▶ **DATA LINES**:
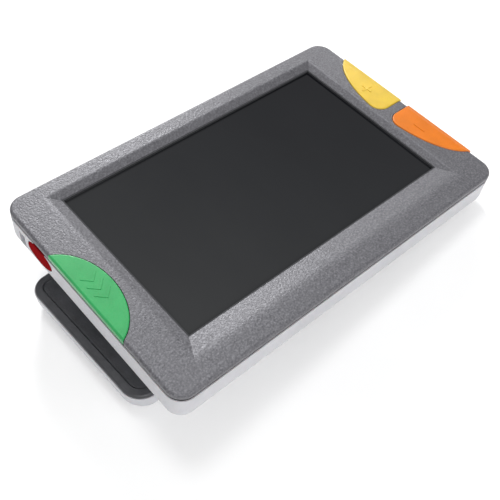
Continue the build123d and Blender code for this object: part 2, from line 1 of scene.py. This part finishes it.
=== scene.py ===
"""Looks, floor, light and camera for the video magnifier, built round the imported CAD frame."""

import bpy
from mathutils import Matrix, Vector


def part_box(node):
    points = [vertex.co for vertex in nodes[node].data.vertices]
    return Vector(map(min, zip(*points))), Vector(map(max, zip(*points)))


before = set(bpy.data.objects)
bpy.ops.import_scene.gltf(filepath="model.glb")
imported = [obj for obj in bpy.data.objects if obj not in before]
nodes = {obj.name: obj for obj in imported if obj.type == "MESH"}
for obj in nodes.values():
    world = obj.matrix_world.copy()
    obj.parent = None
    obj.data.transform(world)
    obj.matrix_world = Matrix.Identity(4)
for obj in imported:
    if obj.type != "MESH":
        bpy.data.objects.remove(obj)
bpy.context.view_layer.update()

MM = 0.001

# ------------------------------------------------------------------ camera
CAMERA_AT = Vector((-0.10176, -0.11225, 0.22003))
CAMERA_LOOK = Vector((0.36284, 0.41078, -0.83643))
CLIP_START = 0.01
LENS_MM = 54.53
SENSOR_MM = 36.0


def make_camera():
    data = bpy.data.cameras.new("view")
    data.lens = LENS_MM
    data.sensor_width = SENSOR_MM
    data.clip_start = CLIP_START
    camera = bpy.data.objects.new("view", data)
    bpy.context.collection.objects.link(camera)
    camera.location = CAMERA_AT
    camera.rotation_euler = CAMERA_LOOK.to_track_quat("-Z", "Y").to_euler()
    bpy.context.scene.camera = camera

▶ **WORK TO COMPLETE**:
Give back exactly the lines running from the line that contains "imported = [obj" through the line that contains "SENSOR_MM = 36.0", and nothing outside them.

▶ **RESPONSE**:
imported = [obj for obj in bpy.data.objects if obj not in before]
nodes = {obj.name: obj for obj in imported if obj.type == "MESH"}
for obj in nodes.values():
    world = obj.matrix_world.copy()
    obj.parent = None
    obj.data.transform(world)
    obj.matrix_world = Matrix.Identity(4)
for obj in imported:
    if obj.type != "MESH":
        bpy.data.objects.remove(obj)
bpy.context.view_layer.update()

MM = 0.001

# ------------------------------------------------------------------ camera
CAMERA_AT = Vector((-0.10176, -0.11225, 0.22003))
CAMERA_LOOK = Vector((0.36284, 0.41078, -0.83643))
CLIP_START = 0.01
LENS_MM = 54.53
SENSOR_MM = 36.0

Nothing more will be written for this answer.